I don't think you're getting the point ... my 'amp' is actually an integrated DAC/amplifier. Even the amplifier section is digital. E.g. when I adjust volume, it is done in the digital domain. The 'amp' has no / zero analog inputs and the only analog outputs are the speaker terminals. Here's a pic of the rear of the amp.






The RCA plugs are SPDIF input/output and sub out. Equalization has to happen inside the box or in the digital domain before the box. That is why, I assume, NAD includes Room EQ adjustments within the amp at 20/40/90/120/180/240 hz. Each of these points can be adjusted -12 db to +4 db and either "wide" or "narrow".

As I said in my original message, I am liking what I'm hearing, but I don't have much to compare with. I am still learning about room EQ and REW. 

My question about all-digital EQ devices was simply to gather information about alternatives. Two replies so far have provided suitable alternatives; the miniDSP device and the Behringer.


----------



## tpointon

Wayne, you are correct in all you say.

Perhaps a bit of history can illuminate my situation. When I heard my first CD in about 1983, I decided that was it for analog for me No more ticks and pops despite all my caution with discwasher cleaning and keeping LP's in their sleeves. I kept my LPs, but bought CDs thereafter.

Until about 2 years ago, I had a NAD 7000 playing CDs and driving my Axiom M80's. Then a friend mentioned FLAC files and DAC's and that started me down a new path. I ripped all my CDs onto a NAS using JRiver media center on a PC. And I began to purchase High-res music downloads and look at streaming.

But to play this content, I needed a DAC. My NAD 7000 was also a bit long in the tooth by this time. As I looked at DACs, it became apparent that I was going to need to spend significant dollars. (Significant for me would be about $500+. I cannot even contemplate $10k speakers). 

While researching DACs I came upon the NAD C3990DD and ultimately walked into the local dealership and told him to order me one. I don't think he knew exactly what I was getting, but it arrived.

I don't regret my purchase. The performance of the C390 is flawless. But it is true that with it I have the same disadvantage that comes with integrated amplifiers ... I cannot get into the DAC-Amp connection because it's inside the amp. 

NAD provides EQ adjustments in the C390 apparently to tune the sub.

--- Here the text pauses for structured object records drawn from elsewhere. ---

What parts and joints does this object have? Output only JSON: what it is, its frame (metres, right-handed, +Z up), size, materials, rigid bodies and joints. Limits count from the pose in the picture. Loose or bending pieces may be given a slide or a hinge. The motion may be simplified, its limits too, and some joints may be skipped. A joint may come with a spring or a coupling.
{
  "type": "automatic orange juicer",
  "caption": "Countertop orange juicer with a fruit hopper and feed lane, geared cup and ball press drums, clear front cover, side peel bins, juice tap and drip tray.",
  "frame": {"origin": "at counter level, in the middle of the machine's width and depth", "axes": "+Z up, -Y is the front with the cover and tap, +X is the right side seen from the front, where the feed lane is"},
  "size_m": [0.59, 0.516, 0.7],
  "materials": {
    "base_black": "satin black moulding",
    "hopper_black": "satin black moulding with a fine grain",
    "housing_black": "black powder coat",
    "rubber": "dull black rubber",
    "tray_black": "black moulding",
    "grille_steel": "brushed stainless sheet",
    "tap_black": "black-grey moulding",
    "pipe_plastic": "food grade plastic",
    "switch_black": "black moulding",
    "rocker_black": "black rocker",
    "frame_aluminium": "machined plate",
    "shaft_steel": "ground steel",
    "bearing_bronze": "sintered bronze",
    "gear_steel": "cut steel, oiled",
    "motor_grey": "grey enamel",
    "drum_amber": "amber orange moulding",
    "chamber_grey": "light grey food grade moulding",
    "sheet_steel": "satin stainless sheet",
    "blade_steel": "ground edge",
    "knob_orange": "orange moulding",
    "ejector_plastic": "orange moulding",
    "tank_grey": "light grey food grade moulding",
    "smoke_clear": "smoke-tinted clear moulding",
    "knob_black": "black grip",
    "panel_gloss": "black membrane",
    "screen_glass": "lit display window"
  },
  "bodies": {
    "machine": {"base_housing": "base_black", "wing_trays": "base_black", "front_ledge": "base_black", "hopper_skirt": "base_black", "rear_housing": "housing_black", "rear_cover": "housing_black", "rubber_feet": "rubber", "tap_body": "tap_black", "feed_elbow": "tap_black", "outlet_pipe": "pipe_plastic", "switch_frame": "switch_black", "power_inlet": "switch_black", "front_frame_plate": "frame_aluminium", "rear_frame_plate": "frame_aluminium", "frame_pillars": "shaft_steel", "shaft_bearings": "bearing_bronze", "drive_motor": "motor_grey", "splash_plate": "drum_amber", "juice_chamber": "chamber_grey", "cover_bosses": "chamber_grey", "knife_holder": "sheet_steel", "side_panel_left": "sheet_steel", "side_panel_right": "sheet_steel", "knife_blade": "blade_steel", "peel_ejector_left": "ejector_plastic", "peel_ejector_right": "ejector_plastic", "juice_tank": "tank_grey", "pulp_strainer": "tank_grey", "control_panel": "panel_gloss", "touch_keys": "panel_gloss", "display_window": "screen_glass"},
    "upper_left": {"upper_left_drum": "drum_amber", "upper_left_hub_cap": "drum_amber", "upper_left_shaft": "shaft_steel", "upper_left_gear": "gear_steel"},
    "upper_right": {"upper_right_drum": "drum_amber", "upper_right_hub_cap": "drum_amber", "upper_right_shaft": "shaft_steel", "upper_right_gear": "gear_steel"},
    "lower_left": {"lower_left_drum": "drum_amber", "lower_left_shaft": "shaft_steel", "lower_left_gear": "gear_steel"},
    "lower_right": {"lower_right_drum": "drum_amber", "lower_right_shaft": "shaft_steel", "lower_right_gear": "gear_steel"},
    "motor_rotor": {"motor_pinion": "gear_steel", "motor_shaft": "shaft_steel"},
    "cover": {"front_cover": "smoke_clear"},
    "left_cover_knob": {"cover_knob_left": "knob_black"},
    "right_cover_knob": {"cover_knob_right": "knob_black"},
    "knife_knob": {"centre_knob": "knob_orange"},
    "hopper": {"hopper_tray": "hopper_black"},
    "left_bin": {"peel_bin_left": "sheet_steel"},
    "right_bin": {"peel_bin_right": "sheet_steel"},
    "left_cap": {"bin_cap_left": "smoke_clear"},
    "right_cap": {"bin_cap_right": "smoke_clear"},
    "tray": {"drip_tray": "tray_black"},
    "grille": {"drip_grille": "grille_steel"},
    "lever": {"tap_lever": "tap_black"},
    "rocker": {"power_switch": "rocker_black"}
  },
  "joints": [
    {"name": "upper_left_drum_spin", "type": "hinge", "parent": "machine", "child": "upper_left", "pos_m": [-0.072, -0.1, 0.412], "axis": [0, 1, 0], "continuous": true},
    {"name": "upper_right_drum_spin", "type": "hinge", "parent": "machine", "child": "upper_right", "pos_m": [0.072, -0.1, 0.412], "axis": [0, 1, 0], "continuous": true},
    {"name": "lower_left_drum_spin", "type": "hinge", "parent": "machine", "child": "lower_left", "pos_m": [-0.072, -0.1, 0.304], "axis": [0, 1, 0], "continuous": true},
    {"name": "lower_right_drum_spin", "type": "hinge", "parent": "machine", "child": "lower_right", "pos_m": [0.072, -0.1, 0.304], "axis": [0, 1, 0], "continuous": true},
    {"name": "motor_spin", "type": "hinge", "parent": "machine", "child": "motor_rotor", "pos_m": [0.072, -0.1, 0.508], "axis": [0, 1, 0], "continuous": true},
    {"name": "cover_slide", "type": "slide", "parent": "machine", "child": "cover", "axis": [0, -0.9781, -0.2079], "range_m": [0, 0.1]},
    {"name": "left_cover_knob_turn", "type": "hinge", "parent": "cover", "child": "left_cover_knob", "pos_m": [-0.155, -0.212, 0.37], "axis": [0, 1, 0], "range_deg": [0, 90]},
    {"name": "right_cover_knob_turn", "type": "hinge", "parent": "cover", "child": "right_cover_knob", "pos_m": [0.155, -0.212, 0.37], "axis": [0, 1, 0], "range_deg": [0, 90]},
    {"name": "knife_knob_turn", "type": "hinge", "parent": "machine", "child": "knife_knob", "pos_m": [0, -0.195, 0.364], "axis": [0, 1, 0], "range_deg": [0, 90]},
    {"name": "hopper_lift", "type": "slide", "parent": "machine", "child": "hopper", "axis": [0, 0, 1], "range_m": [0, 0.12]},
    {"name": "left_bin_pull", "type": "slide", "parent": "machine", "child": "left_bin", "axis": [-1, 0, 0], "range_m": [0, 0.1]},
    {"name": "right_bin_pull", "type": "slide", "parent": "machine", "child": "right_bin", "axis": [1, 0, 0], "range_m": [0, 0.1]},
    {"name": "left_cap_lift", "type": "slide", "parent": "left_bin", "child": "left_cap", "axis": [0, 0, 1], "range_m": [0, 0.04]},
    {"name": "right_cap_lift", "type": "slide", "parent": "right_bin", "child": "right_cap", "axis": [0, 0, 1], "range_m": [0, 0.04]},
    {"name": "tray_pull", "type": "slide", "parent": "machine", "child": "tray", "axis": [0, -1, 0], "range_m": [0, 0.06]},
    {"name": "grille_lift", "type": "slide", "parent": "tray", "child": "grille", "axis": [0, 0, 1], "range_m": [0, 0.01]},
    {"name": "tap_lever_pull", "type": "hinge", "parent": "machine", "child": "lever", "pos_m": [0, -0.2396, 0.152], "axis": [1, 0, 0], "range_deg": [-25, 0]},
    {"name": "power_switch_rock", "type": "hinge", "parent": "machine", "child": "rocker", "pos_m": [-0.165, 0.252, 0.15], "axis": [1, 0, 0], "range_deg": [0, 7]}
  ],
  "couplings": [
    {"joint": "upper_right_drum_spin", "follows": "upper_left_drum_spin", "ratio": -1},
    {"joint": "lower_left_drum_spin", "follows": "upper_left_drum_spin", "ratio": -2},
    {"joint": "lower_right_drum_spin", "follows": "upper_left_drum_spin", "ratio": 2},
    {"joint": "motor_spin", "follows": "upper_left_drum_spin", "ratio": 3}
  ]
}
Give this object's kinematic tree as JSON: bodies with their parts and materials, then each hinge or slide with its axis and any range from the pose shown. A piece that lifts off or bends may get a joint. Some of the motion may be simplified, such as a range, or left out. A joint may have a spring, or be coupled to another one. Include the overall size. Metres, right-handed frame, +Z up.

But that won't let me do things like a house curve or tweak frequencies above 240 hz.

Using the nanoDIGI before the amp to do some EQ and adjusting EQ within the amp I have a pretty decent sound I believe. But I don't know how to determine that I have reached the best sound I can get. I have never had opportunity to listen to really high end audio; I simply go by what reviewers say with a grain of salt when it comes to things like interconnects and digital jitter and speaker wire and fancy power cords.

Tim


----------



## tpointon

There seems to be a lot of comments on the Internet about the DEQ2496 overheating. Have you had issues with this? Did you add heatsinks for example?


----------



## AudiocRaver

tpointon said:


> I simply go by what reviewers say with a grain of salt when it comes to things like interconnects and digital jitter and speaker wire and fancy power cords.


Very wise.

I am aware of no economical alternatives to the miniDSP units for DSP / room correction / Dirac Live. Preamp solutions, like the Emotiva offerings, are great but higher dollar range. For 2-channel, I think the DDRC-22D is your best choice.

miniDSP offers 2 basic Dirac Live engines, the 48 kHz engine in the nanoAVR DL and the 96 kHz engine in the DDRC series.


----------



## bertadora

I have the DEQ2496 from 2006 and have a friend that has it from 2006 too.
We never had any issue with heating of the unit.
Please note that we use it in listening room as a stand alone unit and not in a hot consul rack with other equipment like high power amplifiers that are running hot and poor ventilation like in DJ or recording studio racks.


----------



## Wayne A. Pflughaupt

tpointon said:


> I've been experimenting with REW to do room EQ with pretty good success. The C390 has 6 EQ filters at fixed frequencies ranging from 40 hz to 240 hz each -12 dB to +4 dB. Using REW, I set those filters as REW specified with a crossover at 70 hz (I think) sweeping 20-300. Then I did a second run of REW to calculate parameters for the nanoDIGI sweeping 80-8000. The nanoDIGI has 5 parametric EQ parameters. I used that sample to generate 4 configs for the nanoDIGI having house curves of -1.8, -2.0, -2.2 and -2.4 dB/octave.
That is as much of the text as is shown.